> [Direction]:
Give the data below again, word for word.

-- Begin Supplied information --

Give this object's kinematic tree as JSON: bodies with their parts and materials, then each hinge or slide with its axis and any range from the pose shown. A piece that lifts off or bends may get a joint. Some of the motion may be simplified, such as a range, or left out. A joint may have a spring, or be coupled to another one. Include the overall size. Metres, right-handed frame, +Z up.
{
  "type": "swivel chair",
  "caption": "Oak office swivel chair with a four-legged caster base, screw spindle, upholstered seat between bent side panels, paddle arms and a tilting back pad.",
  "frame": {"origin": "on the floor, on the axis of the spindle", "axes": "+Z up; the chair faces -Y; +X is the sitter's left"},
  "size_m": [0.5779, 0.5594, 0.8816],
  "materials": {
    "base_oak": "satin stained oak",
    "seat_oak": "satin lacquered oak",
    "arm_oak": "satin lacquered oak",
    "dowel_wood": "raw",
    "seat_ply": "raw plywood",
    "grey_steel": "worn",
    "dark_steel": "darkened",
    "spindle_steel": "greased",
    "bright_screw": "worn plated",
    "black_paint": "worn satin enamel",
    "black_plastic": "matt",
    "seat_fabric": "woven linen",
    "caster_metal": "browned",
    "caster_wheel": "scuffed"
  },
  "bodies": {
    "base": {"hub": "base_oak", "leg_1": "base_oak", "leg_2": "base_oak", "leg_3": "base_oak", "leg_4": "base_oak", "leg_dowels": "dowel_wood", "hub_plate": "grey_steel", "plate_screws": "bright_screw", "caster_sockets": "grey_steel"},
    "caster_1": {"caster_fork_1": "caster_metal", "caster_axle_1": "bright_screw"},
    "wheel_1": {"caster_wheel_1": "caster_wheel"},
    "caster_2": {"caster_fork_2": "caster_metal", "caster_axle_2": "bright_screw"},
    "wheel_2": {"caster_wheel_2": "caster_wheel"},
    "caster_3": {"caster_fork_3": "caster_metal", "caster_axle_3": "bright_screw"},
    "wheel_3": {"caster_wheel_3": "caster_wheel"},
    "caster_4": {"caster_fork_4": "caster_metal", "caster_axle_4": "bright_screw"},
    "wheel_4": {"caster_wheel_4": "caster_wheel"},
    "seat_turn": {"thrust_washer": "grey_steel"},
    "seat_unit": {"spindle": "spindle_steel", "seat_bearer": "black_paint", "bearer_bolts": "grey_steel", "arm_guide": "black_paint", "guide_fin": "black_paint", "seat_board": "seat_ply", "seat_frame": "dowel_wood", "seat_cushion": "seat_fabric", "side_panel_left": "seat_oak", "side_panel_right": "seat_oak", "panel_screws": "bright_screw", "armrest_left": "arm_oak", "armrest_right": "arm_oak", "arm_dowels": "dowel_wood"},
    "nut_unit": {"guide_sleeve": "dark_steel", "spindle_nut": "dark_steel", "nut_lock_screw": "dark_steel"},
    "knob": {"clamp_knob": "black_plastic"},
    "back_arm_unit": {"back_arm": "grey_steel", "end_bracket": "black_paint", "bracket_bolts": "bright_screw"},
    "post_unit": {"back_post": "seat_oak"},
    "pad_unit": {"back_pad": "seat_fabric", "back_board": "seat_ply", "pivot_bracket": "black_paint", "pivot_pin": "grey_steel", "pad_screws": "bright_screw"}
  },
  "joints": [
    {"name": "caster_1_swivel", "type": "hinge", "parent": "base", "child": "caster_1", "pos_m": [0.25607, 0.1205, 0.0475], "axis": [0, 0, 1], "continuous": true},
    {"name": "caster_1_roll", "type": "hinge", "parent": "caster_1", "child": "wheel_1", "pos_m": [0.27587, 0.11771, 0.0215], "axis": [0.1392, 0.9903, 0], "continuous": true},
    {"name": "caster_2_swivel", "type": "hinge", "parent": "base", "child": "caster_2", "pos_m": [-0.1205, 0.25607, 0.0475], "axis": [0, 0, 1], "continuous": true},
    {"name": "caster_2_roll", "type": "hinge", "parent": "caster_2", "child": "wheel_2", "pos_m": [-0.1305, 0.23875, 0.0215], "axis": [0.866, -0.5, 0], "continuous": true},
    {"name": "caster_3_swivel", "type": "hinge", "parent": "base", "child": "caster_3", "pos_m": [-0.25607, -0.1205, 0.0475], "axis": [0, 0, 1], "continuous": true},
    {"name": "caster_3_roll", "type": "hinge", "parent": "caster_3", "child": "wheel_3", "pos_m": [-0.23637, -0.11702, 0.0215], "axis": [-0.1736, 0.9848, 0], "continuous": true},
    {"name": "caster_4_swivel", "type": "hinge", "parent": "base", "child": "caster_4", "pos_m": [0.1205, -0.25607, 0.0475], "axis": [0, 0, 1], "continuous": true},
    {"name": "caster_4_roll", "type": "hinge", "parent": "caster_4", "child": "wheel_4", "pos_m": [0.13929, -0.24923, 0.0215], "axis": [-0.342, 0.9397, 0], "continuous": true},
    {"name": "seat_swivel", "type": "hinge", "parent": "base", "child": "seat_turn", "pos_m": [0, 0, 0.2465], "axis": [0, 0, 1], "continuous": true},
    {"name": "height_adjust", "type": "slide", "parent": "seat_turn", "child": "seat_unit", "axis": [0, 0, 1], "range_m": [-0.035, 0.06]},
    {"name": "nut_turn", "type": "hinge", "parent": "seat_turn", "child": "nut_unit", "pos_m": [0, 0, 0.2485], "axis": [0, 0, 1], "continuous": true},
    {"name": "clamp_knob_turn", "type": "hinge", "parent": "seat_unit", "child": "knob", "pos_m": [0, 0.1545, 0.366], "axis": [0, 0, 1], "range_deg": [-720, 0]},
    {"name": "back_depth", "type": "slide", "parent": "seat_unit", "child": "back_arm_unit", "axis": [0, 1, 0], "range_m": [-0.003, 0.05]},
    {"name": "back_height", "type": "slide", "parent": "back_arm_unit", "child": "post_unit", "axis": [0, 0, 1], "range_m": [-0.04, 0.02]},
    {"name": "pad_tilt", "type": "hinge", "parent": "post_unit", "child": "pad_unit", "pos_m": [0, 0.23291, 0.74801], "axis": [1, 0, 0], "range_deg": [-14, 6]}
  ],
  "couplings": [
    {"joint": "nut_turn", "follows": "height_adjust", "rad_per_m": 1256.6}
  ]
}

-- End Supplied information --

> [Response to the exercise]:
Give this object's kinematic tree as JSON: bodies with their parts and materials, then each hinge or slide with its axis and any range from the pose shown. A piece that lifts off or bends may get a joint. Some of the motion may be simplified, such as a range, or left out. A joint may have a spring, or be coupled to another one. Include the overall size. Metres, right-handed frame, +Z up.
{
  "type": "swivel chair",
  "caption": "Oak office swivel chair with a four-legged caster base, screw spindle, upholstered seat between bent side panels, paddle arms and a tilting back pad.",
  "frame": {"origin": "on the floor, on the axis of the spindle", "axes": "+Z up; the chair faces -Y; +X is the sitter's left"},
  "size_m": [0.5779, 0.5594, 0.8816],
  "materials": {
    "base_oak": "satin stained oak",
    "seat_oak": "satin lacquered oak",
    "arm_oak": "satin lacquered oak",
    "dowel_wood": "raw",
    "seat_ply": "raw plywood",
    "grey_steel": "worn",
    "dark_steel": "darkened",
    "spindle_steel": "greased",
    "bright_screw": "worn plated",
    "black_paint": "worn satin enamel",
    "black_plastic": "matt",
    "seat_fabric": "woven linen",
    "caster_metal": "browned",
    "caster_wheel": "scuffed"
  },
  "bodies": {
    "base": {"hub": "base_oak", "leg_1": "base_oak", "leg_2": "base_oak", "leg_3": "base_oak", "leg_4": "base_oak", "leg_dowels": "dowel_wood", "hub_plate": "grey_steel", "plate_screws": "bright_screw", "caster_sockets": "grey_steel"},
    "caster_1": {"caster_fork_1": "caster_metal", "caster_axle_1": "bright_screw"},
    "wheel_1": {"caster_wheel_1": "caster_wheel"},
    "caster_2": {"caster_fork_2": "caster_metal", "caster_axle_2": "bright_screw"},
    "wheel_2": {"caster_wheel_2": "caster_wheel"},
    "caster_3": {"caster_fork_3": "caster_metal", "caster_axle_3": "bright_screw"},
    "wheel_3": {"caster_wheel_3": "caster_wheel"},
    "caster_4": {"caster_fork_4": "caster_metal", "caster_axle_4": "bright_screw"},
    "wheel_4": {"caster_wheel_4": "caster_wheel"},
    "seat_turn": {"thrust_washer": "grey_steel"},
    "seat_unit": {"spindle": "spindle_steel", "seat_bearer": "black_paint", "bearer_bolts": "grey_steel", "arm_guide": "black_paint", "guide_fin": "black_paint", "seat_board": "seat_ply", "seat_frame": "dowel_wood", "seat_cushion": "seat_fabric", "side_panel_left": "seat_oak", "side_panel_right": "seat_oak", "panel_screws": "bright_screw", "armrest_left": "arm_oak", "armrest_right": "arm_oak", "arm_dowels": "dowel_wood"},
    "nut_unit": {"guide_sleeve": "dark_steel", "spindle_nut": "dark_steel", "nut_lock_screw": "dark_steel"},
    "knob": {"clamp_knob": "black_plastic"},
    "back_arm_unit": {"back_arm": "grey_steel", "end_bracket": "black_paint", "bracket_bolts": "bright_screw"},
    "post_unit": {"back_post": "seat_oak"},
    "pad_unit": {"back_pad": "seat_fabric", "back_board": "seat_ply", "pivot_bracket": "black_paint", "pivot_pin": "grey_steel", "pad_screws": "bright_screw"}
  },
  "joints": [
    {"name": "caster_1_swivel", "type": "hinge", "parent": "base", "child": "caster_1", "pos_m": [0.25607, 0.1205, 0.0475], "axis": [0, 0, 1], "continuous": true},
    {"name": "caster_1_roll", "type": "hinge", "parent": "caster_1", "child": "wheel_1", "pos_m": [0.27587, 0.11771, 0.0215], "axis": [0.1392, 0.9903, 0], "continuous": true},
    {"name": "caster_2_swivel", "type": "hinge", "parent": "base", "child": "caster_2", "pos_m": [-0.1205, 0.25607, 0.0475], "axis": [0, 0, 1], "continuous": true},
    {"name": "caster_2_roll", "type": "hinge", "parent": "caster_2", "child": "wheel_2", "pos_m": [-0.1305, 0.23875, 0.0215], "axis": [0.866, -0.5, 0], "continuous": true},
    {"name": "caster_3_swivel", "type": "hinge", "parent": "base", "child": "caster_3", "pos_m": [-0.25607, -0.1205, 0.0475], "axis": [0, 0, 1], "continuous": true},
    {"name": "caster_3_roll", "type": "hinge", "parent": "caster_3", "child": "wheel_3", "pos_m": [-0.23637, -0.11702, 0.0215], "axis": [-0.1736, 0.9848, 0], "continuous": true},
    {"name": "caster_4_swivel", "type": "hinge", "parent": "base", "child": "caster_4", "pos_m": [0.1205, -0.25607, 0.0475], "axis": [0, 0, 1], "continuous": true},
    {"name": "caster_4_roll", "type": "hinge", "parent": "caster_4", "child": "wheel_4", "pos_m": [0.13929, -0.24923, 0.0215], "axis": [-0.342, 0.9397, 0], "continuous": true},
    {"name": "seat_swivel", "type": "hinge", "parent": "base", "child": "seat_turn", "pos_m": [0, 0, 0.2465], "axis": [0, 0, 1], "continuous": true},
    {"name": "height_adjust", "type": "slide", "parent": "seat_turn", "child": "seat_unit", "axis": [0, 0, 1], "range_m": [-0.035, 0.06]},
    {"name": "nut_turn", "type": "hinge", "parent": "seat_turn", "child": "nut_unit", "pos_m": [0, 0, 0.2485], "axis": [0, 0, 1], "continuous": true},
    {"name": "clamp_knob_turn", "type": "hinge", "parent": "seat_unit", "child": "knob", "pos_m": [0, 0.1545, 0.366], "axis": [0, 0, 1], "range_deg": [-720, 0]},
    {"name": "back_depth", "type": "slide", "parent": "seat_unit", "child": "back_arm_unit", "axis": [0, 1, 0], "range_m": [-0.003, 0.05]},
    {"name": "back_height", "type": "slide", "parent": "back_arm_unit", "child": "post_unit", "axis": [0, 0, 1], "range_m": [-0.04, 0.02]},
    {"name": "pad_tilt", "type": "hinge", "parent": "post_unit", "child": "pad_unit", "pos_m": [0, 0.23291, 0.74801], "axis": [1, 0, 0], "range_deg": [-14, 6]}
  ],
  "couplings": [
    {"joint": "nut_turn", "follows": "height_adjust", "rad_per_m": 1256.6}
  ]
}